TRANSCRIPT
For Australian households, cost of living pressures are hitting hard.
According to recent surveys, it's becoming more and more common for households to give up basic necessities due to cost pressures.
But some communities are disproportionately impacted by rising prices and price gouging.
Price gouging is when prices for goods, services, or commodities increase to a level much higher than is considered reasonable or fair.
Thomas Costa is the Assistant Secretary of Unions New South Wales - the peak body for unions in the state.
He says price gouging can adversely affect migrant communities in particular.
"Overwhelmingly, they are underpaid and paid below minimum wage. But also they are being charged excessive fees for things that ordinarily we would consider just standard costs. So for example, accommodation and transport, migrant workers pay considerably higher amounts for those things than other works and other people in this state because they are easy prey to exploitation."
Mr Thomas also says migrant workers in regional areas traditionally experience financial hardship due to disproportionately high rental prices.
"Migrants working in regional areas in particular, particularly horticulture workers, are being charged up to 160 dollars per week for rent to share a room with six other people. To put it in context, these workers are 30 to 40 dollars a day. It is absolutely outrageous."

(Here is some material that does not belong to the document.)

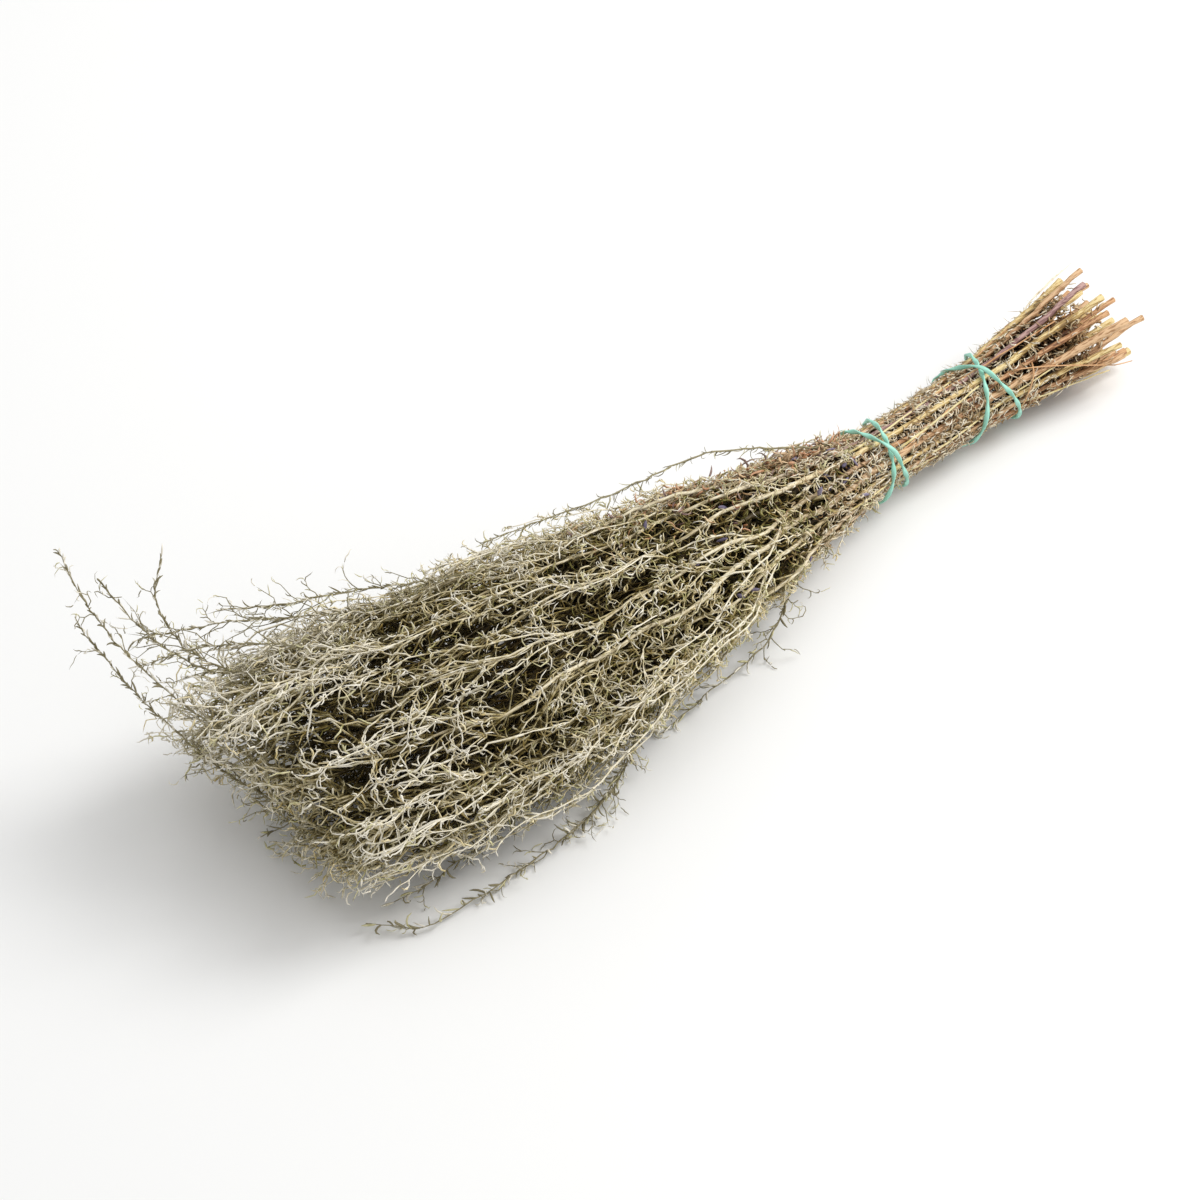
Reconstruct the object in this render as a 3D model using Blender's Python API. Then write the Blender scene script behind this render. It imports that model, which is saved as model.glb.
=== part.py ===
"""Bunch of dried wormwood, lying on its side on a table.

37 cut sprigs are held by two rubber bands, each wound twice round the stems. Every sprig is one grown
piece: a woody stem, and the branches that it carries, whose leafy ends are drawn as slender plumes.

Frame: +Z up, the bunch lies along X with its cut ends at +X and its tips at -X. The origin is on the
table, under the middle of the bunch's box. A station is a distance from the cut ends along the bunch.
"""

import math
import random
from collections import namedtuple

import bmesh
import bpy
import numpy as np

MM = 0.001

# The bunch's outline: station, half width, half height, and the middle's offset across the bunch and
# height above the table. The half sizes reach the middles of the outermost stems.
OUTLINE = np.array(
    [
        (-0.030, 0.0262, 0.0225, 0.0055, 0.0246),
        (0.000, 0.0225, 0.0195, 0.0045, 0.0230),
        (0.030, 0.0176, 0.0160, 0.0038, 0.0218),
        (0.066, 0.0126, 0.0122, 0.0028, 0.0206),
        (0.100, 0.0122, 0.0118, 0.0008, 0.0210),
        (0.130, 0.0113, 0.0110, -0.0005, 0.0222),
        (0.165, 0.0175, 0.0150, -0.0030, 0.0262),
        (0.220, 0.0290, 0.0215, -0.0070, 0.0310),
        (0.290, 0.0415, 0.0290, -0.0092, 0.0350),
        (0.345, 0.0500, 0.0335, -0.0098, 0.0370),
        (0.400, 0.0515, 0.0345, -0.0045, 0.0395),
        (0.430, 0.0520, 0.0350, -0.0010, 0.0415),
        (0.480, 0.0505, 0.0350, 0.0020, 0.0430),
    ]
)
CUT_END_X = 0.2264  # x of station 0, near the cut ends
MIDDLE_Y = -0.0053  # y from which the middle's offset is counted

# Stems stand in rings round one middle stem: how many, the ring's share of the half width, its turn at
# the cut ends and how far it turns along the whole bunch, in degrees.
RINGS = ((1, 0.0, 0, 0), (6, 0.333, 10, -20), (12, 0.667, 0, 24), (18, 1.0, 7, -16))
STEM_END_STATION = 0.420
BRANCH_END_STATION = 0.460
SPLAY_STATION = 0.055  # before this station each stem splays out, or in, by its own amount
LONG_STEMS = {14: -0.0125}  # sprigs that were cut longer than the rest, and where
STEM_CUT_RADIUS = 1.50 * MM
STEM_TIP_RADIUS = 0.5 * MM
LEAFY_TOP_RADIUS = 1.5 * MM
STEM_POINTS = 14
BRANCHES_PER_SPRIG = 6
BRANCH_ATTEMPTS = 36
BRANCH_POINTS = 5
STEM_BEVEL = 1  # a tube of 6 sides
BRANCH_BEVEL = 0  # a tube of 4 sides
BRANCH_RADIUS = 0.6 * MM
PLUME_RADIUS = 1.7 * MM
SPRAY_RADIUS = 1.0 * MM
CLEARANCE = 0.3 * MM  # between one sprig and the next

# Rubber bands: the station where the two turns cross, how far they stray to either side of it, and how
# many degrees round the bunch they cross, from +Y up over the top.
BANDS = (("rubber_band_cut_end", 0.073, 0.0150, 98), ("rubber_band_head", 0.1335, 0.0105, 128))
BAND_RADIUS = 1.0 * MM
BAND_POINTS = 56

# Long sprays that stray from the head: points in millimetres in the frame of the cut ends, where x is
# minus the station and y is measured from the middle line.
STRAY_SPRAYS = (
    ((-418, 4, 44), (-440, 22, 55), (-453, 48, 71), (-461, 68, 92), (-465, 82, 118)),
    ((-424, -14, 30), (-440, 10, 34), (-448, 38, 42), (-456, 62, 58), (-462, 83, 79)),
    ((-424, 36, 62), (-438, 50, 69), (-446, 65, 80), (-452, 77, 97)),
    ((-412, 20, 68), (-430, 36, 70), (-439, 49, 80), (-438, 62, 94), (-431, 67, 105)),
    ((-401, -10, 22), (-414, -4, 14), (-424, 2, 8), (-437, 7, 4)),
    ((-300, -54, 26), (-320, -61, 8), (-344, -65, 4), (-371, -67, 3), (-414, -66, 3), (-431, -51, 4)),
    ((-286, -47, 22), (-310, -54, 8), (-328, -62, 4), (-350, -66, 3)),
    ((-196, -27, 22), (-219, -38, 8), (-239, -42, 5), (-262, -44, 4), (-285, -48, 3)),
    ((-180, 10, 50), (-215, 12, 66), (-250, 9, 75), (-289, 10, 81), (-325, 13, 86)),
    ((-350, 26, 70), (-379, 34, 76), (-402, 41, 80), (-420, 48, 84)),
    ((-347, -48, 12), (-376, -50, 7), (-402, -52, 5), (-418, -50, 4)),
    ((-384, -30, 18), (-412, -30, 12), (-427, -36, 7), (-424, -46, 4)),
    ((-372, 34, 62), (-398, 44, 68), (-424, 54, 73), (-449, 63, 75)),
    ((-388, 14, 70), (-414, 28, 78), (-436, 40, 80), (-456, 50, 76)),
)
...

Professor Allan Fels AO is the Chair of a recent inquiry into price gouging and unfair pricing practices.
Commissioned by the Australian Council of Trade Unions, the inquiry is examining the scale of price gouging practices being implemented by large businesses and their impact on Australian households.
Professor Fels says migrant communities are some of the hardest hit by price gouging.
"There's been a bad history of seriously underpaying them and that needs to be made a criminal offence, where it is deliberate and sustained and serious. Another area where migrant families get very hard hit is when they're trying to send money home or bring it in from overseas. The transfer price - the remittance charge - is extremely high and I would regard that as price gouging."
According to Professor Fels, price gouging is part of a larger systemic issue where corporate profits and executive salaries have risen, but wages have remained stagnant.
The cost of basic necessities has also risen in line with inflation, forcing some households to give these up entirely.
But recent OECD research has revealed that corporate profits have been a major driver of inflation.
In Australia, prices for goods and services has increased to inflate profit rates and not to match increased costs of production.
Professor Fels says this is a big issue for suppliers of goods and services who are earning less for their products, like farmers.
"Farmers are getting paid less for their meat. But we consumers all we see is food prices and meat prices going up or barely going down. It's a significant problem because the profit share of national income has risen very sharply. The wage share has gone down. There are a lot of extra profits being made and it is through business pricing."
Supermarket giant Woolworths posted a profit of $1.62 billion dollars for the 2023 financial year.
Its main competitor Coles also posted a $1.1 billion dollar profit for the same period.
Pradeep Philip is the Head of Access Economics at Deloitte.
He says other measures are also needed to combat cost of living pressures.
"In addition to the spot checks on price gouging, we need some more fundamental reform of competition. We need to look across all of our sectors and make sure that competition reforms are driving the best deal for the consumer. So one of the things we need to do to structurally deal with underlying inflation is make sure that we drive competition reforms for a broad range of sectors in our economy. And again, in doing so, what we might also end up doing is igniting a bit more entrepreneurial spirit and innovation, which is really important for driving productivity in the economy."